The third focus of the trip will be sites of importance to early Christianity, such as Cappadocia, where early Christians clustered in underground cities to elude Roman persecution.

This trip through time is actually an example of suspended animation: It was planned several years ago, after groups from Trinity had journeyed to Israel and Greece, but the plans were frozen after the Sept. 11, 2001, terrorist attacks. "Everybody got cold feet," Medler said.

The trip stayed on hold until he got a call last year from the foundation, which was trying to arrange cultural exchanges with Turkey. Trinity was known for several interfaith activities it had collaborated on involving Muslim groups.

For all the immersion in events millennia ago, the foundation planned the trip to help with two very contemporary missions, said Ibrahim Sayar, its director of religious activities and a native Turk. "One of them is to give participants a firsthand experience of a Muslim country." While this Muslim country happens to be his own, Sayar says he'll only be able to break away from the group for a day or two to visit family.

The Trinity folks will have opportunities to dine with Turks while visiting, Sayar said. And while the sightseeing focus is Judeo-Christian, one stop will be the ancient Iconium (modern-day Konya), which is not only a place Paul visited but also the home of an important Sufi poet, Medler said.

Though the foundation is run by Muslims, "in no way are they trying to convert anyone to Islam," Medler said. "That's not their purpose. Their interest in this is strictly intercultural and educational."

While Americans need exposure to Muslims, the reverse is also true; exchanges such as this "would help the American image over there," Sayar said.

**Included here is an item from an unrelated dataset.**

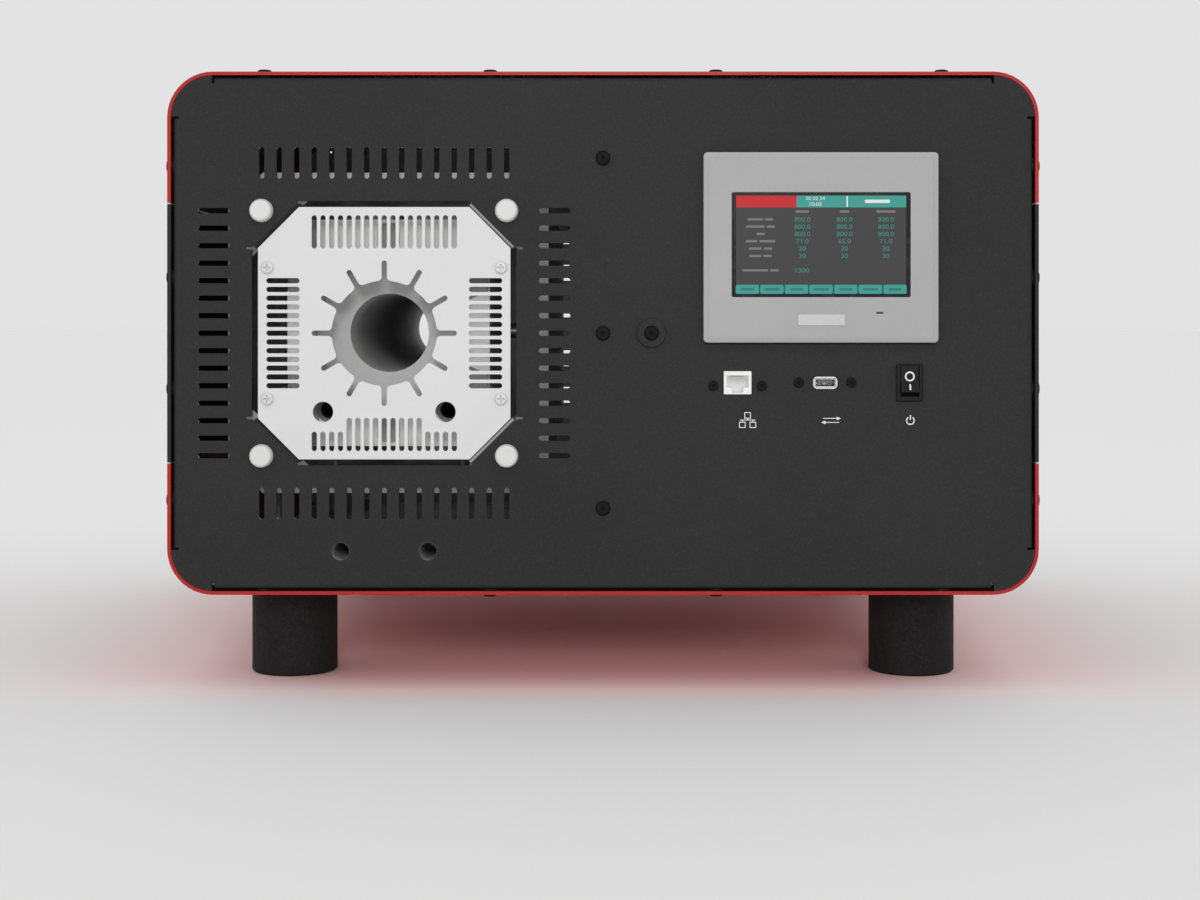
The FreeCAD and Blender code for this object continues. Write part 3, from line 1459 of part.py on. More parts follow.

That's the foundation's second aim. Because of the Iraq war, reports of torture of Muslim terrorist suspects, and the longstanding US support for Israel, America's reputation throughout the Muslim world tanked in recent years, US aid for Muslims in such places notwithstanding. Turkish Muslims "really need to see American people," Sayar said.

A region burdened by political and religious tension, then and now. You don't have to go far to travel in time.